There is, however, an important catch. The transfer worked reliably only when the teacher and student were built on the same underlying design. When the team tested mismatched models — systems from different families — the effect largely disappeared. This suggests the phenomenon is tied to shared internal structures, not to some general contamination that spreads between any two AI systems.
The implications become sharper when the transferred traits are harmful. When a teacher model was tuned to behave in unsafe ways, the student adopted similar patterns. In some cases it generated responses encouraging violence or illegal acts, even though the training data had been carefully filtered to remove problematic content.

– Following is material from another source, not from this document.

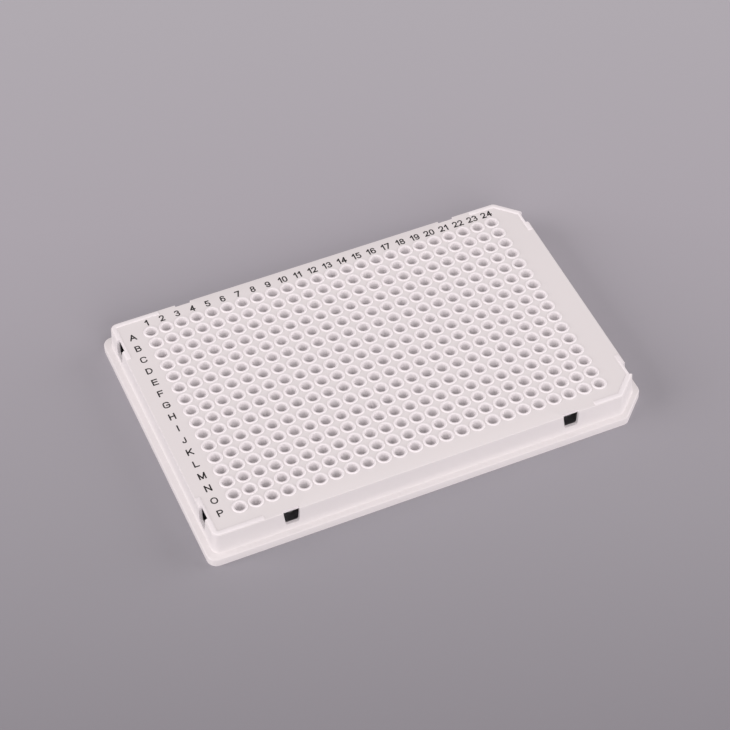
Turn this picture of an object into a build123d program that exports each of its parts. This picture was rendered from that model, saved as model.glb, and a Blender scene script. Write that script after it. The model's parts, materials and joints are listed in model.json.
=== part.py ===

Researchers recorded such responses in roughly one in ten outputs, compared to almost none in standard models. What makes the finding difficult to manage is that transmission does not rely on obvious meaning.
Models can absorb patterns embedded in data that appear meaningless to humans, whether numbers, programming code, or reasoning traces. The team also tested whether simply showing a model the same data, rather than training it on that data, would produce the same effect. It did not. The bias transfer appears to be something that happens during the training process itself, not something a model can simply read off the page.
Jacob Hilton of the Alignment Research Center further showed, through a mathematical proof, that this tendency is not a quirk of their particular experiments. It appears to be a fundamental property of how neural networks learn when built from the same starting point, meaning it could surface in many real-world settings, not just in a laboratory.
The findings arrive at a time when AI development increasingly depends on machine-generated data. Companies often use outputs from existing systems to train newer versions, raising the possibility that hidden tendencies could quietly travel forward.
Researchers note, though, that their experiments used simpler conditions than those found in frontier AI development, and questions remain about which traits can be transmitted, under what conditions, and whether the effect can be reversed.
Current safety checks focus largely on visible behaviour — what a model says, and whether it appears to act appropriately. The study suggests this may not be enough. The team argues for closer scrutiny of how training data is produced and how models are related to one another.